Comment éviter de se faire écraser par ce rouleau compresseur qu’est le fascisme d’un monde hostile qui veut en finir avec les humains ? Cela passe par la résistance et le refus, la capacité de ne pas céder aux sirènes d’un univers factice, fabriqué de toutes pièces pour achever l’humain en nous.
Abdelhak Najib qui considère la philosophie, la littérature et l'art comme des outils essentiels pour penser le monde et pour exprimer la complexité de la condition humaine, propose une pensée qui se veut critique, profonde et engagée, en s'interrogeant sur les enjeux du présent et en appelant à un avenir plus juste et plus humain : « De toute évidence, nous vivons dans l’une des époques les plus noires de l’histoire humaine. Il est triste ce monde où nous existons aujourd’hui. Il a une sale gueule. Il est monstrueux. Il est hybride et fait peur tant ses contours sont indéfinis. Il est aussi con, ce monde. Il est débile. Il vole au ras des pâquerettes tout en prenant des airs de fausse grandeur, de mensongère évolution. Ceux qui y tiennent place d’humains errent complètement ne sachant plus comment vivre dans leurs réalités éparses.
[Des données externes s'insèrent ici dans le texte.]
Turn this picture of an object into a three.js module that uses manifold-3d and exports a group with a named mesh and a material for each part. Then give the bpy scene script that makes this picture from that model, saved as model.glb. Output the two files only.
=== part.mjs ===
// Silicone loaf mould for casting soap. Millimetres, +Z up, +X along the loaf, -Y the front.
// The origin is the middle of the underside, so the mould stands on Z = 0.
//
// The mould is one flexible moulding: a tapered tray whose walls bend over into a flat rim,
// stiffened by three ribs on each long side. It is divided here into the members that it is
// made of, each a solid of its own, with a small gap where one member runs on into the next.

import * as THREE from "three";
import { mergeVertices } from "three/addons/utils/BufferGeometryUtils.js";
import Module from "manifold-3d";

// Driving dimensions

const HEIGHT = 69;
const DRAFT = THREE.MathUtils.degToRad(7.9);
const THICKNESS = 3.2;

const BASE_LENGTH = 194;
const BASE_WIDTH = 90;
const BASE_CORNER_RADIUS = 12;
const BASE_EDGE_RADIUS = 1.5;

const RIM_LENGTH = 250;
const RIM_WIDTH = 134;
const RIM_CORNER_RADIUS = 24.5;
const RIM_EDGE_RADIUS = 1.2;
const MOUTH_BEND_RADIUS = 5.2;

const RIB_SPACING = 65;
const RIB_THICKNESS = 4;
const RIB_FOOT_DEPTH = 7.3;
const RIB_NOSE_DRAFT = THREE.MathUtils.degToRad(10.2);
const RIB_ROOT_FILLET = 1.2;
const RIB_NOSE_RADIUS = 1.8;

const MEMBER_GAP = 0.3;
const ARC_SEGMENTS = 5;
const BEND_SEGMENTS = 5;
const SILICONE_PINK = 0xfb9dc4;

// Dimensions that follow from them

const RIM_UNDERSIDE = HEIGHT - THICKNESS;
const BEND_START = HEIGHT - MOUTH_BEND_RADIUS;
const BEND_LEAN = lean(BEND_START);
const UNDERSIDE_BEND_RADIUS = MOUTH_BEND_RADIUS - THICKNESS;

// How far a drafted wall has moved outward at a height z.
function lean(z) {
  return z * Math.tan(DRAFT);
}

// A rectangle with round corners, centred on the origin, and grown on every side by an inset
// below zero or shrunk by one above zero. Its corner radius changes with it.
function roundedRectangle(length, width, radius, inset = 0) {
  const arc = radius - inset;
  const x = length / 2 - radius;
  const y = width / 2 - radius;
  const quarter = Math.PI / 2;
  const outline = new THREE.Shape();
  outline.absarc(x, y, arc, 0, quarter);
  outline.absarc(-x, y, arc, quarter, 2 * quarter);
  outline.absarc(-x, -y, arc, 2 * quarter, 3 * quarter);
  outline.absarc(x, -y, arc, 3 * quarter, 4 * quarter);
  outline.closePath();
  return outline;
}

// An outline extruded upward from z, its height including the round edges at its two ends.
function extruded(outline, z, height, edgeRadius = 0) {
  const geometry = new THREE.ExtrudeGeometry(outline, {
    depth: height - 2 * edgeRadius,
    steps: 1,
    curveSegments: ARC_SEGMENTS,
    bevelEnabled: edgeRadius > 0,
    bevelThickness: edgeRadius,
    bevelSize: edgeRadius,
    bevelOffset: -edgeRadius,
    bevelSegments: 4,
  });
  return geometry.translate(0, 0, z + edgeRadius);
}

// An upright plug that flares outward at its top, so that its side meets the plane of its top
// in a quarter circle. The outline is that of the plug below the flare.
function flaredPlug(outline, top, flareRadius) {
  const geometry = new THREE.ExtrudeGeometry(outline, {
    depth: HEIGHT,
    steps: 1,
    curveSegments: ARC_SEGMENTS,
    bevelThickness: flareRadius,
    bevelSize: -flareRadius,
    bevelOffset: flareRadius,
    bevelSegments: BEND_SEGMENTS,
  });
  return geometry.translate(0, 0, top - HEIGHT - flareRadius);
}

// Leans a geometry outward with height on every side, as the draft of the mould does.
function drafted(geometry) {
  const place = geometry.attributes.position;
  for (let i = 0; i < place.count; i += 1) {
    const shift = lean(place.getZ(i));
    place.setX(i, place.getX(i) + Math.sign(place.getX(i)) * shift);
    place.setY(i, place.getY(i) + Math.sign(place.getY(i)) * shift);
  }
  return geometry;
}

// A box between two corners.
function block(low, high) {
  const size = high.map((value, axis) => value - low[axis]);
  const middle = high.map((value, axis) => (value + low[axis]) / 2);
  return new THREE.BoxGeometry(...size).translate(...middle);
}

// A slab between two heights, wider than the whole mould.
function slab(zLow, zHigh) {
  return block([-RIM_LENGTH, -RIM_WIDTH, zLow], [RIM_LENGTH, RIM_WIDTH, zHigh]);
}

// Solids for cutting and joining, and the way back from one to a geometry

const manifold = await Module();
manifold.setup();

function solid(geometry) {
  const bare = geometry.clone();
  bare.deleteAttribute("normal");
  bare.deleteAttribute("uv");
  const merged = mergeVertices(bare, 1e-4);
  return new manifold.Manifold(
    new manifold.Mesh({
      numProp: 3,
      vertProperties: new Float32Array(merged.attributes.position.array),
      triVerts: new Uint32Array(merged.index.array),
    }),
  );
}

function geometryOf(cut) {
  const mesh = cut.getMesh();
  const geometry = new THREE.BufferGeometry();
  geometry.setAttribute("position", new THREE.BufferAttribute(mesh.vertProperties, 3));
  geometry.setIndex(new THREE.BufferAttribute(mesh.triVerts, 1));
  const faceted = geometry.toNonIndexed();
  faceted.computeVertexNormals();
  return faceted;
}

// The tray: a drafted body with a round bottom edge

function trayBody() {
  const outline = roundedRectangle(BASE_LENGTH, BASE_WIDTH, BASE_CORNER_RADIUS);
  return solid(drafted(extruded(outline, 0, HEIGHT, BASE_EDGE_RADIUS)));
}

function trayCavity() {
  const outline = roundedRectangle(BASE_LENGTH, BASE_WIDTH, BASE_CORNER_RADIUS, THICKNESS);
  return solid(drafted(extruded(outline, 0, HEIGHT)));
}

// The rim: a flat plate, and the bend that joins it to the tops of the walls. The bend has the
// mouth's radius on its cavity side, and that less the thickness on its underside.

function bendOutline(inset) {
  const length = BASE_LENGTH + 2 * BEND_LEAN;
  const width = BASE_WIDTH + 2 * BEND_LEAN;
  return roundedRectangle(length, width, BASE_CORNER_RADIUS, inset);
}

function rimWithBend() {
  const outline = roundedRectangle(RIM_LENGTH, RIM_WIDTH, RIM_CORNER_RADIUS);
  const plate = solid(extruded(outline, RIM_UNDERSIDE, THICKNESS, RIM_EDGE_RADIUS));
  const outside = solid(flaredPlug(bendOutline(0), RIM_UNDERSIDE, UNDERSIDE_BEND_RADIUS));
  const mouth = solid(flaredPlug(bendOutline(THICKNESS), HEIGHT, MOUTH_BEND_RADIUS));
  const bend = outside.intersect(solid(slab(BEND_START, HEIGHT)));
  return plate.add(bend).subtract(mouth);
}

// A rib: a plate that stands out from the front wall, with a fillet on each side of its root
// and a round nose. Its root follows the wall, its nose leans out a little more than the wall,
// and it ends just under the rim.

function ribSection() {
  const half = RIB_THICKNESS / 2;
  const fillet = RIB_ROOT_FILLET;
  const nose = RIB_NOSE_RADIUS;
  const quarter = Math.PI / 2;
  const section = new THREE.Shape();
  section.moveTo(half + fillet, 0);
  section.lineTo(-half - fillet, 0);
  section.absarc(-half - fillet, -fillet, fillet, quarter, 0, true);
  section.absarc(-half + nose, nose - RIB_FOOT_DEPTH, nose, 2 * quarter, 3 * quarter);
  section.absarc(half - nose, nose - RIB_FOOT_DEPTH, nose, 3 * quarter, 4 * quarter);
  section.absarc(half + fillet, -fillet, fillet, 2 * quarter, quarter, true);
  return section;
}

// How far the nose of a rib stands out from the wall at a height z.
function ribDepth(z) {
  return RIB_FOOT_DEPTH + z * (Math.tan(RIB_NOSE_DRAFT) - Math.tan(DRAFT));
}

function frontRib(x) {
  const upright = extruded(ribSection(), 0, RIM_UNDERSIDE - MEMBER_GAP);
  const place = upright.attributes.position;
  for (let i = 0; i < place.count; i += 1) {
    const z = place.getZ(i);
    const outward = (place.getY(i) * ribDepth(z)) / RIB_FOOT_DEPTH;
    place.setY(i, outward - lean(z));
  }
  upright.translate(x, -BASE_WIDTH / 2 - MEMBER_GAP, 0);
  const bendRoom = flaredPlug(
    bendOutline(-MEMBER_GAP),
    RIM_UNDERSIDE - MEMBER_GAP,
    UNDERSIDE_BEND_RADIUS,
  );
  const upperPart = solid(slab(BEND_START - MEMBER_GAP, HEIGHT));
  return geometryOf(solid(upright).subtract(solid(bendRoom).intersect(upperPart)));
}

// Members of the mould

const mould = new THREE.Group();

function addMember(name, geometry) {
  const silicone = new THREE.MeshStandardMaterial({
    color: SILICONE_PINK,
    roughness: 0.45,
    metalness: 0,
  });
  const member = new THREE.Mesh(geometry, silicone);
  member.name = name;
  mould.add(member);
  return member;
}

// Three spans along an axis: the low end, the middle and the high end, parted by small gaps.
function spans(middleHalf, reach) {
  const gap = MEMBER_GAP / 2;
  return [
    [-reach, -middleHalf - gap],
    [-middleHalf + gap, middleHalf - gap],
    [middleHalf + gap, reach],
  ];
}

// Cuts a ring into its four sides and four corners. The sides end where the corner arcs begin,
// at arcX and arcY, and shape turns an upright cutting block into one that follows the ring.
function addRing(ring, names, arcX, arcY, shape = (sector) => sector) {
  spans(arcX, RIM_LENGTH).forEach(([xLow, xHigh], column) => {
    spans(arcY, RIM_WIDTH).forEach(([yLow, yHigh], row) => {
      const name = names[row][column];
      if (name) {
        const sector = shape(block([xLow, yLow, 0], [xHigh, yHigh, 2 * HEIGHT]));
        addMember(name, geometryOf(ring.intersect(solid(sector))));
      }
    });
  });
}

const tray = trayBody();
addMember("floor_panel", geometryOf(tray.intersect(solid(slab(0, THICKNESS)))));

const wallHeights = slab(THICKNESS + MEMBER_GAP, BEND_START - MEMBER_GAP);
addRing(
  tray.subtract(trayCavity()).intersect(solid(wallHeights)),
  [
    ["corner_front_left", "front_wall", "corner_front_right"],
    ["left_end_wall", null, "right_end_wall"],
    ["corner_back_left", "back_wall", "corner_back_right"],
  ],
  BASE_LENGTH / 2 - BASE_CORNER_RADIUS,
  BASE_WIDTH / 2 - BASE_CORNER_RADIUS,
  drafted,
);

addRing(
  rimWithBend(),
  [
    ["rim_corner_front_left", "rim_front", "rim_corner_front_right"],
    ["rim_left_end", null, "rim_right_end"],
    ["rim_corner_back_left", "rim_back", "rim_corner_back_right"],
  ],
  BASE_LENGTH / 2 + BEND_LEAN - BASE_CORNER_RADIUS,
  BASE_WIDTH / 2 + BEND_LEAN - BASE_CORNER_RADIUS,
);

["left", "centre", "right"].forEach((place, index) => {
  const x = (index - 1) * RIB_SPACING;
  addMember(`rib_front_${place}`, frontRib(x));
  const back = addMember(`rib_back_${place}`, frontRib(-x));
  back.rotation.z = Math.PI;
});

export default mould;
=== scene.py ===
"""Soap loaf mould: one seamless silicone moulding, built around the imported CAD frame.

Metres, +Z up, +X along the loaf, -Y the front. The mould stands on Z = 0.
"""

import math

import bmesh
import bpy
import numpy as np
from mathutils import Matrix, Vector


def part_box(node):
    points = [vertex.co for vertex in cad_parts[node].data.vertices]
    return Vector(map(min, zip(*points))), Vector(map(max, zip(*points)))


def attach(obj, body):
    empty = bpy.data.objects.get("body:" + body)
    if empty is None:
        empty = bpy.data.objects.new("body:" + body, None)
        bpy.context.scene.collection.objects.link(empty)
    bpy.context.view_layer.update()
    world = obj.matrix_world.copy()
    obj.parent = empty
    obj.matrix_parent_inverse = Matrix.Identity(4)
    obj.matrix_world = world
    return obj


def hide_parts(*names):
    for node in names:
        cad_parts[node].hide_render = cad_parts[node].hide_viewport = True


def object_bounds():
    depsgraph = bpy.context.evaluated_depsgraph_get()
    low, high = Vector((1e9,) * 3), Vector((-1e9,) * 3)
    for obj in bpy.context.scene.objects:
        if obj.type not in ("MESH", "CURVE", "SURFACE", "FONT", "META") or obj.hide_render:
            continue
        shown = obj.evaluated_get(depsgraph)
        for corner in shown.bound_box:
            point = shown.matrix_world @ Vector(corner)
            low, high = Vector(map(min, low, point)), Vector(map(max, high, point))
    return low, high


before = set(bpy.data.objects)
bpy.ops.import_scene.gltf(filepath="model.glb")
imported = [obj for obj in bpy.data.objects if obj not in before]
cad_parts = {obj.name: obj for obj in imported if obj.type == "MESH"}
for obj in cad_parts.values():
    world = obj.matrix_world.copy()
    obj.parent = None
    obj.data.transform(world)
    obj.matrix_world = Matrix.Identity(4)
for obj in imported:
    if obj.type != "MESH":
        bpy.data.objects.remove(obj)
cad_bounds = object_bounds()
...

Ils sont tout au mieux des restes d’humains, à la fois affolés et hagards, refaits et défaits, qui fuient, perdant tous les repères, avançant en tâtonnant, naviguant à vue sur une mer houleuse qui finira bientôt par engloutir tout ce fatras inqualifiable d’une espèce humaine qui a fait le solde de tout compte de ce qui lui restait d’humanité, troquant avec la machine ses derniers sentiments, vivant à crédit, entre des fils et des branchements, connectée à des réseaux et des câbles, à la fois anesthésiée et aseptisée, le cœur vide, l’esprit creux, le corps perdu ».
Fascismes. Abdelhak Najib. Editions Orion. 200 pages. Juillet 2025.